Laure Leyris, 34 ans, directrice d’Imprim’service, à Lille – l’un des cinq établissements et services d’aide par le travail (ESAT) municipaux de France –, a des tonnes de projets dans sa besace. Dominique Vermeulen, son adjointe administrative, se réjouit de cette volonté d’innover : « Elle a fait avancer à la fois les moniteurs d’atelier et les travailleurs handicapés, en organisant beaucoup d’événements à l’extérieur, des salons, des marchés de Noël… » Laure Leyris a suivi ses études à l’Institut d’études politiques de Bordeaux. L’idée d’œuvrer dans l’humanitaire à l’international la titillait : « C’était déjà l’envie de travailler pour les personnes », note-t-elle aujourd’hui. Mais dans un poste avec du pouvoir, car elle voulait agir, mener des projets. L’établissement qu’elle dirige aujourd’hui est géré par le CCAS de la ville : une particularité avec laquelle compose cette femme dynamique, qui cumule ce poste à responsabilité et l’éducation de ses trois enfants, âgés de 6 mois à 6 ans. Avec les risques d’épuisement…
Dans son travail précédent, Laure Leyris a connu un burn-out après l’arrivée de son deuxième bébé. « J’ai fait les frais de cette combinaison entre vie familiale et travail, où j’avais des exigences de résultats que je m’imposais à moi-même », explique-t-elle. C’était son premier poste, après l’obtention du concours de directeur de centre médico-social, en 2010. Le centre Simone-Delthil de Saint-Denis (Seine-Saint-Denis) qu’elle dirigeait regroupe trois Sessad pour les handicaps auditif et visuel et les troubles du langage. Elle avait sous ses ordres 48 professionnels, pour 180 usagers suivis. « Je voulais trop que tout se passe parfaitement, que la réalité soit conforme à mon idée. » Goût de la perfection, refus de s’accorder des temps de répit, elle a analysé le processus d’épuisement dans un article paru en 2016(1). En cinq ans et demi, elle mène à bien une réorganisation du temps de travail, mais se sent de plus en plus isolée. Il lui manque « le contact avec les gens ». Ce que confirme Sylvie Hanquier, cadre socio-éducatif dans un institut médico-éducatif où Laure Leyris effectuait un intérim en parallèle : « Un Sessad, c’est une équipe éclatée, difficile à rassembler. Celle-ci était depuis longtemps en place, installée dans des habitudes de travail. » En clair, difficile à bouger. La professionnelle garde de Laure Leyris le souvenir de quelqu’un de fiable, qui assume ses décisions, prises après avoir écouté les salariés.

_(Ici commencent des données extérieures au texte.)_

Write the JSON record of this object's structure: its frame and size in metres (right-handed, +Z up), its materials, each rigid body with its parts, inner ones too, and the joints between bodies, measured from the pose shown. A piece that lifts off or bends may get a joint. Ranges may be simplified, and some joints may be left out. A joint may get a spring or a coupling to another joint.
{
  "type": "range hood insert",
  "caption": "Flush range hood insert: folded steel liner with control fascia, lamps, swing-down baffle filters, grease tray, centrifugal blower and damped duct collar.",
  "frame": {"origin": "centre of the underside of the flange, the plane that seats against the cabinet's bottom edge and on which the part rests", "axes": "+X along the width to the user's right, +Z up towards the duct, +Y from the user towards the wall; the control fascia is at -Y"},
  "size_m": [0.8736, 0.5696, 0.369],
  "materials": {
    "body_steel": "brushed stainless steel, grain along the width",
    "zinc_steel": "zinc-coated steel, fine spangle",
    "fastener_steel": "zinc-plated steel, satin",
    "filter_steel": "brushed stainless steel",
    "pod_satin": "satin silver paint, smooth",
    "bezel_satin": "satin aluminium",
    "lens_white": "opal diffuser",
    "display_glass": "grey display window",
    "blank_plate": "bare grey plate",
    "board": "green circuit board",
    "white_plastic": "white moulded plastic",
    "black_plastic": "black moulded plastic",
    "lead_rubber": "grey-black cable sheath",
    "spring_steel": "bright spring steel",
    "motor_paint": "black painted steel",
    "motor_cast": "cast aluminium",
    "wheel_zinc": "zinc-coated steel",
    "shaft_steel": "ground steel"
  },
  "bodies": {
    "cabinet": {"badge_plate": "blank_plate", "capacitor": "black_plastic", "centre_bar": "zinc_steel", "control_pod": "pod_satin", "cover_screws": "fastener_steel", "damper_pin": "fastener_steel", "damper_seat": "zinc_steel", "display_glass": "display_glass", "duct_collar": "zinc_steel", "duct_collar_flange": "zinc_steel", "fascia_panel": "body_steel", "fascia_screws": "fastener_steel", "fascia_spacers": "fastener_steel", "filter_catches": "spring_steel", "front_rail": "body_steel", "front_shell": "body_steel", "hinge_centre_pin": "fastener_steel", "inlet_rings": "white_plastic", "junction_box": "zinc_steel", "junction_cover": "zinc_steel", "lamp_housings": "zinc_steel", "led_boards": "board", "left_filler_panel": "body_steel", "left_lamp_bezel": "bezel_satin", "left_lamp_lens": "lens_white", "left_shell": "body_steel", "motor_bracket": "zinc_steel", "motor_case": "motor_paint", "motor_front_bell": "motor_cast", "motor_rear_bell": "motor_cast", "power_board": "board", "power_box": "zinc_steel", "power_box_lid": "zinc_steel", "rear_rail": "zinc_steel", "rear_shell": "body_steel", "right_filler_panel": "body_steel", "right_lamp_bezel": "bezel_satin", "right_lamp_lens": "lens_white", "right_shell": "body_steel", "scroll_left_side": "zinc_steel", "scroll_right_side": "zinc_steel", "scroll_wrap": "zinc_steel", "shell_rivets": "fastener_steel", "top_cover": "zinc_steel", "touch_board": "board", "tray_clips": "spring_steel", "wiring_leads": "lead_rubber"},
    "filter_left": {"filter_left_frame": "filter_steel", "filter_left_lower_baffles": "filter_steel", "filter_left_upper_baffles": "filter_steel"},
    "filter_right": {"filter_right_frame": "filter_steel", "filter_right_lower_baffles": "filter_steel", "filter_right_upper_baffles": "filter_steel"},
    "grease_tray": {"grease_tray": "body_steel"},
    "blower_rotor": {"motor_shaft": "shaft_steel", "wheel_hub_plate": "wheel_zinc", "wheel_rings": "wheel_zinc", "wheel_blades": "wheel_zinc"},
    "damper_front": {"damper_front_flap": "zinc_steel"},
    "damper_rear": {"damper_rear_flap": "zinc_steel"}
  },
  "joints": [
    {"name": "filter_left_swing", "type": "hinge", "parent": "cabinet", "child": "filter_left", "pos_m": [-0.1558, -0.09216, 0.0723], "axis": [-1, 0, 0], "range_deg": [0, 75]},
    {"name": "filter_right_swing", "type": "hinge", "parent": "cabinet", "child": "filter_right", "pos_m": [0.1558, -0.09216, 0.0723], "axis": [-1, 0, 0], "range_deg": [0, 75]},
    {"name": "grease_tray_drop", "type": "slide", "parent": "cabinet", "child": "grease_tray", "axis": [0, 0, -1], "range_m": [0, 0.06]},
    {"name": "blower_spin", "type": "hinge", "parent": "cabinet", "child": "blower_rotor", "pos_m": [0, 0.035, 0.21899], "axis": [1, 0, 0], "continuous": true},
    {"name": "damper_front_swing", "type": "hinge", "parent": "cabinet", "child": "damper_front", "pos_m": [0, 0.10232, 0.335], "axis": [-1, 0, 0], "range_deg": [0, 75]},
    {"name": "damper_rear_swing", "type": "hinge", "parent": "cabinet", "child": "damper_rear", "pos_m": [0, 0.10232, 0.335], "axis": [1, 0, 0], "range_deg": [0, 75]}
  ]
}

La directrice s’est sortie de son burn-out grâce à une formation en codéveloppement : sous la direction d’un coach, des pairs échangent librement sur leurs pratiques managériales, dans un cadre formel. Ils se rencontrent trois fois par an, pendant quatre ans. Elle y a trouvé les ressources pour prendre du recul. Désormais, elle s’accorde des cours d’aquagym le midi, et ne prend plus tout trop à cœur. En ce moment en congé maternité, elle reprendra son travail à temps partiel, à 80 %.

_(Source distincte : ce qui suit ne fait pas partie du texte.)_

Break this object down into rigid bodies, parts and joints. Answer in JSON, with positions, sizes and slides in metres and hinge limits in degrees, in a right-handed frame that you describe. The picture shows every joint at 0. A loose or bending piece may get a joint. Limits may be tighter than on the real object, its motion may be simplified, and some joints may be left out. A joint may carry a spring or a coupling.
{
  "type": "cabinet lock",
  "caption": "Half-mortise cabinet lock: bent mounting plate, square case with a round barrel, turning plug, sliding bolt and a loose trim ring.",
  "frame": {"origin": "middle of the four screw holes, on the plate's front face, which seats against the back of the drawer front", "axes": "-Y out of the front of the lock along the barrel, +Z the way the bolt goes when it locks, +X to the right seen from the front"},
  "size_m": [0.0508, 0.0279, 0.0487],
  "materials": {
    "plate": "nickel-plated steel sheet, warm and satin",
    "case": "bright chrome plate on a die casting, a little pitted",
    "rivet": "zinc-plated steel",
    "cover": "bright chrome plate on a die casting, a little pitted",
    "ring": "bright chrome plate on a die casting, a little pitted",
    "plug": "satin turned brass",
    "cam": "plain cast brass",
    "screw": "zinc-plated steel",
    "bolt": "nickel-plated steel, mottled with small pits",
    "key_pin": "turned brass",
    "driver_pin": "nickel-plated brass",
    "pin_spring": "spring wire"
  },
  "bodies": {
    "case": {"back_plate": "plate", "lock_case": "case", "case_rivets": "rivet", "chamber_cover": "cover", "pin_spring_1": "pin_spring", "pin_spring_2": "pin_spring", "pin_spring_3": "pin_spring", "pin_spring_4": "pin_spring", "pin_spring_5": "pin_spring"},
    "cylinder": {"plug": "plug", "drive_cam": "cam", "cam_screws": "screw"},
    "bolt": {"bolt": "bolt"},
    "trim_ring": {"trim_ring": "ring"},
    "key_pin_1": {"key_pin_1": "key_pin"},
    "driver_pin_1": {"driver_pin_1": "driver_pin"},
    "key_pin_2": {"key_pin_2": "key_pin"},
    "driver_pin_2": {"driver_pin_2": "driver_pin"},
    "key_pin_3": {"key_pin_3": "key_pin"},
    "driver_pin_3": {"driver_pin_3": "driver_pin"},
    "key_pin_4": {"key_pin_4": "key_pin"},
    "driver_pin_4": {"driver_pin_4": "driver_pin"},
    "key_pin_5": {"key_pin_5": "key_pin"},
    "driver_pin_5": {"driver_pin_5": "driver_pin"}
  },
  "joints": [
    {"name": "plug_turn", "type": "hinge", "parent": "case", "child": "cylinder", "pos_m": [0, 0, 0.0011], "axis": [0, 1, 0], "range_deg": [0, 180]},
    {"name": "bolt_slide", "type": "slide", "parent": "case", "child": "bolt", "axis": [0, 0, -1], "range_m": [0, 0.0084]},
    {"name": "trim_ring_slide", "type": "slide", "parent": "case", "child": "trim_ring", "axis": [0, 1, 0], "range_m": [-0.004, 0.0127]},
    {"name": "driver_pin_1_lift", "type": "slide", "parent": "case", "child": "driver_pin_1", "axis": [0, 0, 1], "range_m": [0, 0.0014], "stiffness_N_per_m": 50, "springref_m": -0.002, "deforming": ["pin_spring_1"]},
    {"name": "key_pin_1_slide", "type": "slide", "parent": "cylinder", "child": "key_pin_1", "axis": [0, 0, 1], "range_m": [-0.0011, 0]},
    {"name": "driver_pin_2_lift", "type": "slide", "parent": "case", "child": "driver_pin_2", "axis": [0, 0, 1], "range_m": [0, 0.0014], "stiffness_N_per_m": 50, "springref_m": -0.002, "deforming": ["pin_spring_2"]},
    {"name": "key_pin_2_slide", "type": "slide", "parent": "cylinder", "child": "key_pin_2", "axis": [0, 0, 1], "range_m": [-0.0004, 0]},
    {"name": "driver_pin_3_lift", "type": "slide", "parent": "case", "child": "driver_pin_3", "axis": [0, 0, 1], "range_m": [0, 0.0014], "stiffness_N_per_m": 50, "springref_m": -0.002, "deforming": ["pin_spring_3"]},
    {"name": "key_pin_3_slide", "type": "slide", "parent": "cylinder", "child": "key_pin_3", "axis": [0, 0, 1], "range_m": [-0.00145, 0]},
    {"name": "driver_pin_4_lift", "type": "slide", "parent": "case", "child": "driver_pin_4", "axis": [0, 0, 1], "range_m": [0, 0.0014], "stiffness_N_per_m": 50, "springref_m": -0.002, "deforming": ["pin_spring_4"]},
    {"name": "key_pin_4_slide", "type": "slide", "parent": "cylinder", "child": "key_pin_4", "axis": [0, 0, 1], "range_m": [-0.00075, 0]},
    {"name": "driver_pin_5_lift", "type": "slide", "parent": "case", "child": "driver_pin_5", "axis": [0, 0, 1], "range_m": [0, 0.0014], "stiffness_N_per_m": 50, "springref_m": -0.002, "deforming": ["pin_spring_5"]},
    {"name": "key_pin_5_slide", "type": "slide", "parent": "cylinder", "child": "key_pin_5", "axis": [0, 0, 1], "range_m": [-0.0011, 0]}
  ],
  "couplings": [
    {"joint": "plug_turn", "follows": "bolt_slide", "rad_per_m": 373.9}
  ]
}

De plus, postuler à l’ESAT de Lille, dans sa région d’origine, lui a permis de rejoindre une structure plus petite (un agrément de 52 places pour 15 professionnels), tout en étant au sein d’une administration. « Je voulais avoir une hiérarchie car je me trouvais trop jeune pour prendre seule des décisions », souligne-t-elle. Elle regrette cependant les lenteurs administratives, avec lesquelles elle apprend à composer, même si elle estime que le système n’est pas assez réactif par rapport aux objectifs commerciaux de l’ESAT. Elle a partagé ce constat avec ses supérieurs et les élus, par qui elle se sent « écoutée ». En déficit commercial, l’imprimerie a besoin de se diversifier. Laure Leyris voudrait monter une prestation de restauration rapide ou de façonnage de dépliants. Changer, donc, mais sans brusquer son équipe. Dominique Vermeulen le souligne, son management respecte les gens : « Elle sait reconnaître les qualités de chacun, les utiliser et mettre en valeur le travail accompli. »
(1) « Vaincre l’épuisement professionnel », dans La fabrique du changement au quotidien – Voir ASH n° 2988 du 16-12-16, p. 40.